Ratio vs. Obiter: Ratio - The amendment to section 200A (Finance Act, 2015) is prospective and therefore fee under section 234E cannot be imposed in respect of returns/statements processed prior to 1 June 2015. Obiter - Observations on the duty to follow coordinate bench and higher court pronouncements and the administrative facts regarding dates of filing and original intimation are ancillary to the core legal ratio.
Conclusion: Impugned levies of fee under section 234E for returns/statements processed under section 200A prior to 1 June 2015 are unsustainable and must be deleted.
Related procedural and remedial point: Application of precedent and appellate disposition where assessee did not appear at hearing but filed written submissions.
Legal framework: Appellate tribunals may proceed in absence of parties when notice is validly served; reliance on written submissions and precedents is permissible.
Precedent treatment: Tribunal practice permits disposal on consolidated common issues where identical grounds are raised and the legal question is covered by earlier decisions.
Interpretation and reasoning: Given identical grounds across multiple appeals and established precedential direction, the Tribunal consolidated and decided the batch by applying the controlling precedent that the 2015 amendment is prospective. The Tribunal relied on available records and departmental representation to adjudicate the common legal issue.
Ratio vs. Obiter: Ratio - Consolidated disposal following binding/precedential decisions is appropriate where identical legal issue is already settled in favour of the appellant. Obiter - Procedural observations about non-appearance and service of notice are factual and procedural remarks.
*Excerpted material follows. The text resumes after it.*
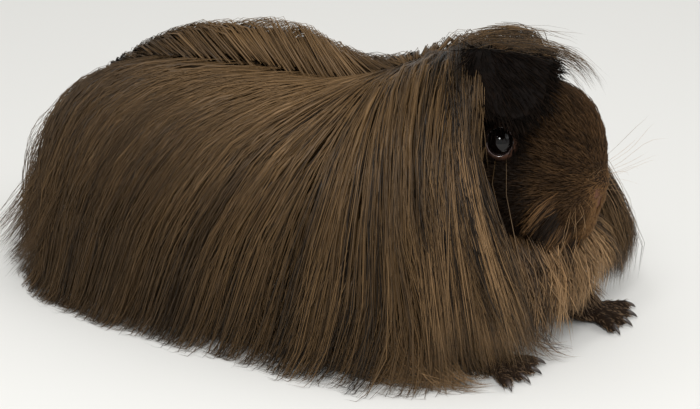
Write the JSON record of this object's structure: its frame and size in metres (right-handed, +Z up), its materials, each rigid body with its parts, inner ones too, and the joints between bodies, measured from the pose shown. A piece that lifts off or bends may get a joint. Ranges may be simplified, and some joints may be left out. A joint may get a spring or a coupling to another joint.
{
  "type": "long-haired guinea pig, still life-size model",
  "caption": "Still life-size model of a long-haired brown guinea pig at rest, its silky coat parted along the spine and falling to the floor.",
  "frame": {"origin": "centre of the footprint, on the floor that the animal sits on", "axes": "-Y is the way it faces, +X is its left side, +Z is up"},
  "size_m": [0.1408, 0.251, 0.1181],
  "materials": {
    "coat_hair": "long silky chocolate-brown hair with lighter strands",
    "face_fur": "short dense dark-brown fur",
    "ear_skin": "thin, nearly bare dark skin",
    "eye_gloss": "wet, glossy, near black",
    "foot_fur": "dark skin under sparse short hair",
    "claw_horn": "smooth dark horn"
  },
  "bodies": {
    "root": {"head": "face_fur", "neck": "coat_hair", "trunk": "coat_hair", "rump": "coat_hair", "sweep_breast_left": "coat_hair", "sweep_breast_right": "coat_hair", "sweep_flank_left": "coat_hair", "sweep_flank_right": "coat_hair", "sweep_train": "coat_hair", "ear_left": "ear_skin", "ear_right": "ear_skin", "eye_left": "eye_gloss", "eye_right": "eye_gloss", "foreleg_left": "foot_fur", "foreleg_right": "foot_fur", "hindleg_left": "foot_fur", "hindleg_right": "foot_fur", "claw_foreleg_left_1": "claw_horn", "claw_foreleg_left_2": "claw_horn", "claw_foreleg_left_3": "claw_horn", "claw_foreleg_left_4": "claw_horn", "claw_foreleg_right_1": "claw_horn", "claw_foreleg_right_2": "claw_horn", "claw_foreleg_right_3": "claw_horn", "claw_foreleg_right_4": "claw_horn", "claw_hindleg_left_1": "claw_horn", "claw_hindleg_left_2": "claw_horn", "claw_hindleg_left_3": "claw_horn", "claw_hindleg_right_1": "claw_horn", "claw_hindleg_right_2": "claw_horn", "claw_hindleg_right_3": "claw_horn"}
  },
  "joints": []
}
Conclusion: Where a common legal issue is covered by earlier authoritative decisions, the Tribunal may allow appeals and direct deletion of impugned fees even if the assessee does not appear at hearing but has filed written submissions; accordingly, the appeals are allowed and the section 234E charges deleted.
Cross-reference: The conclusion on prospective operation of the 2015 amendment to section 200A is the dispositive principle applied to each appeal in the consolidated batch; therefore, all appeals raising the identical question were allowed and the challenged section 234E levies were directed to be deleted.